Isabella died in 1820 and in John XVII’s last years the difficult post-Napoleonic Wars climate hit his estate and mine income hard. When he died in 1828, he left only debts to his heirs.

While Workington Hall was inherited by John and Isabella’s children, Milntown and Ewanrigg went to John Christian XVIII, his son born to first wife Margaret. More serious than his father, John XVIII was also more attached to the Isle of Man. After some years practising law in England, and after marrying Susannah Allen in Bath, in 1820 he was invited - ironically by the 4th Duke of Atholl - to become a Deemster and had arrived with his large family back on the island. While for some years they lived at Fort Anne in Douglas, in 1829 the opportunity came at last to return to Milntown. It was John XVIII therefore who was responsible for again making it the family seat and for covering the house built by John Llewellyn with the Gothic ’icing’ and crenellations (rather reminiscent of Fort Anne’s) that are its defining features today.

Meanwhile, the quest to find the location of the ’lost’ original mansion, including a recent archaeological survey, has unearthed some remnants but nothing conclusive about the precise site. Experts’ views on where it might have been differ quite widely, so Milntown continues to hold on to some of its secrets.

WHAT HAS HAPPENED TO THE OTHER HOMES OF THE CHRISTIANS?

1. While Milntown is now thriving as an island attraction, the other Christian homes have not fared so well. On the island, Ronaldsway house was demolished in the 1940s to allow airfield improvements that have resulted in today’s airport covering the site. Close by is Hango Hill, where Illiam Dhone met his fate.

2. Over in Cumbria, Ewanrigg fell victim to a fatal decision by John Christian XVIII to make a will dividing his estates among his children. Under the spendthrift heir Henry Christian (who had run off to the South Seas during his youth and had later returned to the Isle of Man with the novelty of a Fijian companion), the house fell into decline in the Victorian period, not helped by Henry’s wife becoming insane. As a result it is said to have inspired the mansion Limmeridge House in Wilkie Collins’ novel The Woman In White (earlier this year dramatised by the BBC). Limmeridge is said in the book to be similarly located in Cumberland with views of the Solway Firth, and Collins visited the area with fellow author Charles Dickens in 1857. In the 20th century the top storeys of the once grand Ewanrigg were removed, leaving only a wing as a rundown farmhouse and the remainder of the rest as outbuildings. Now surrounded by Maryport housing estates, not long ago the site was damaged by fire but a developer recently proposed developing it as flats.

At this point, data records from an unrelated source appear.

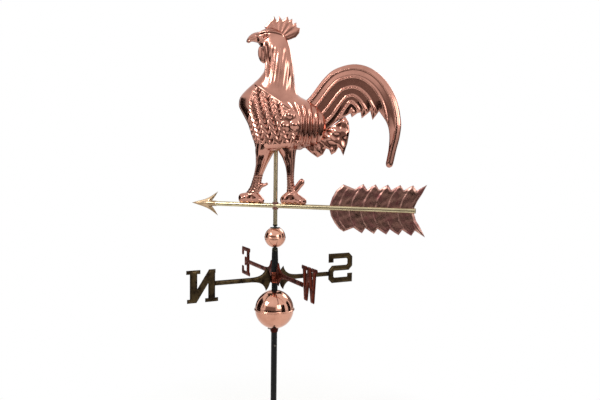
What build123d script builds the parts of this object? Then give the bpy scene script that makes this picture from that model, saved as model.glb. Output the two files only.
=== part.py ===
"""Full-bodied rooster weather vane on a rod mount with balls and compass letters.

Millimetres, +Z up along the post. The origin is the centre of the post's lower end. At rest the arrow
points along -X, and the four compass arms stand at 45 degrees to it.
"""
import os

from build123d import *

# Driving dimensions
post_d = 15.9
post_bore_d = 12.7
rod_d = 8.0
arrow_z = 620.0
arrow_tube_d = 12.7
spindle_d = 11.0
spindle_bore_d = 8.8
running_clearance = 0.05
fixed_clearance = 0.1
bearing_gap = 0.3
insertion_depth = 95.0
score_w = 1.5
score_depth = 0.4
sheet = 1.0

# Heights on the post
ring_h = 14.0
ring_d = 22.5
east_west_z = arrow_z - 181.0
north_south_z = east_west_z - ring_h
hub_top_z = east_west_z + ring_h / 2
hub_bottom_z = north_south_z - ring_h / 2
large_ball_r = 50.8
large_ball_z = arrow_z - 273.0
rim_out = 2.3
rim_h = 1.5
funnel_h = 11.0
small_ball_r = 27.5
small_ball_z = arrow_z - 82.5
small_ball_top_z = small_ball_z + 24.0
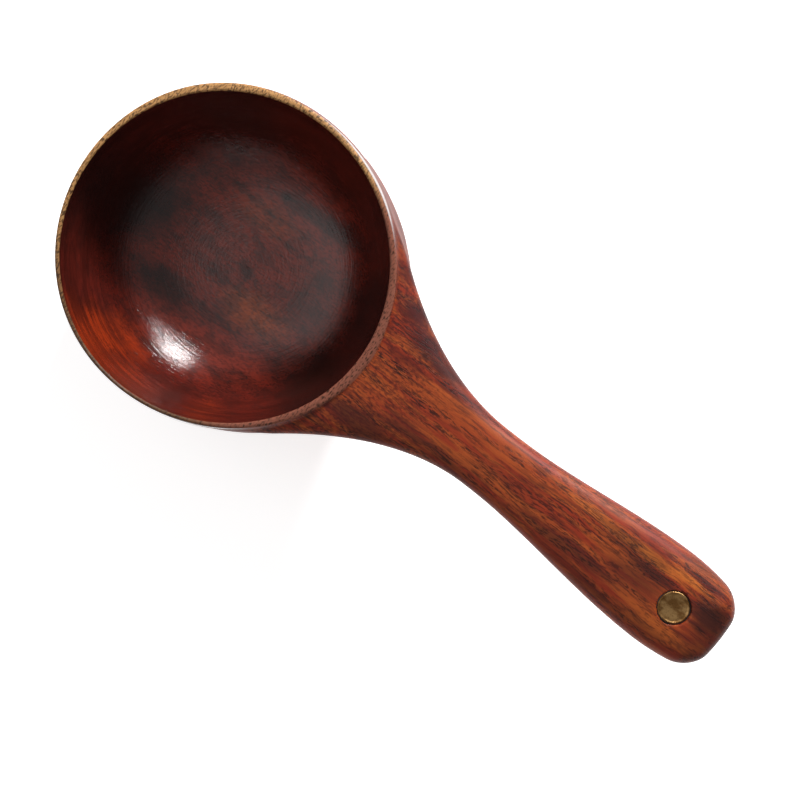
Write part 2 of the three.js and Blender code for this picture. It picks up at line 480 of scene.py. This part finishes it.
# Places where the pores are dense: share, centre and half size, as above.
PORE_PATCHES = (
    (0.9, (50, 4.6), (10, 2.0)),
    (0.9, (61, 1.4), (10, 1.8)),
    (0.8, (72, -0.8), (11, 1.2)),
    (0.8, (89, -4.2), (12, 1.1)),
    (0.7, (84, 4.5), (16, 1.0)),
    (0.7, (52, 13), (14, 4)),
    (0.8, (110, 1.6), (18, 1.4)),
    (0.8, (106, -5.5), (20, 1.6)),
    (0.8, (114, 4.6), (10, 1.0)),
    (0.8, (139, 9.2), (10, 1.5)),
    (0.6, (141, -5.5), (12, 1.2)),
    (1.0, (9, 22), (17, 1.6)),
    (0.9, (1, -1), (5, 2.5)),
)
BOWL_PATCHES = (
    # Painted light: the first two patches brighten the key-lit lower wall near the rim; the third,
    # at (20, -37), is an orange spot in the wood.
    (BOWL_ORANGE_PAINTED_LIGHT, 1.00, (-19, -37), (20, 8)),
    (BOWL_ORANGE_PAINTED_LIGHT, 0.60, (-4, -41), (16, 4)),
    (BOWL_ORANGE_PAINTED_LIGHT, 0.40, (20, -37), (10, 5)),
    (BOWL_SHADE, 0.50, (8, -37), (3, 5)),
    (BOWL_SHADE, 0.90, (36, -14), (13, 20)),
    (BOWL_SHADE, 0.75, (36, 12), (12, 18)),
    (BOWL_SHADE, 0.90, (-36, -5), (13, 20)),
    (BOWL_SHADE, 0.55, (-24, 30), (22, 14)),
    # Painted shadow: this patch darkens the floor on the -Y side, where the shadow of the opposite
    # rim falls.
    (BOWL_SHADE, 0.80, (-15, -17), (12, 8)),
    (BOWL_SHADE, 0.75, (-28, 0), (9, 13)),
    (BOWL_SHADE, 0.55, (12, 23), (24, 4)),
    (BOWL_SHADE, 0.40, (19, 4), (9, 14)),
    (BOWL_SHADE, 0.90, (-1.5, 21.8), (4.0, 2.6)),
    (BOWL_SHADE, 0.75, (0, -1), (4.0, 3.2)),
    (BOWL_GLOW, 0.80, (9, -9), (15, 8)),
    (BOWL_GLOW, 0.35, (-4, 14), (14, 6)),
)


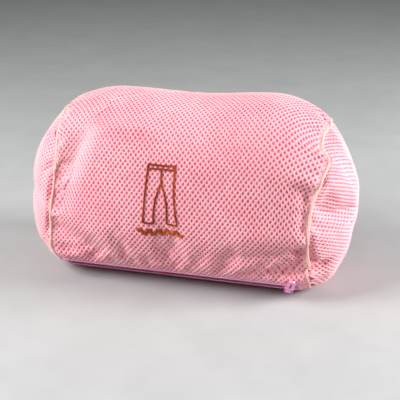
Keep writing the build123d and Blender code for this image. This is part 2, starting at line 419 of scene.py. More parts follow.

3. Workington Hall, meanwhile, was left by the Curwen family to the local council with the aim of it becoming a town hall. This never happened and instead the authority decided to remove John and Isabella Christian Curwen’s 18th century additions to expose the medieval and Tudor workmanship of the original fortified house. This resulted in the building falling into dereliction and today it is a gaunt ruin, while the surrounding land is used as a public park. The buildings of the once celebrated Schoose Farm crown the top of a nearby hill. Fortunately a nearby Georgian townhouse built in 1740 for the Curwen family’s land steward was later left to the town by a benefactress with conditions that it be used for the good of the people of Workington. Now the Helena Thompson Museum, and still free to look around as its namesake required in her will, it has models of Workington Hall in its prime, fragments rescued from the old house, plus displays on that 1568 visit by Mary Queen of Scots (including the ’Workington Luck’, a cup of Italian workmanship she presented as a thank-you gift to the Curwen family) - and an interactive display highlighting John Christian Curwen’s achievements and Manx background.

4. The Belle Isle roundhouse (named after Isabella) on Lake Windermere remained in Curwen family ownership, complete with Christian family portraits and furniture, until fairly recent times but was partially damaged by fire not long after being sold to new owners. Today it is in private hands and not open to the public, but it can be glimpsed from nearby Bowness and boats on the lake.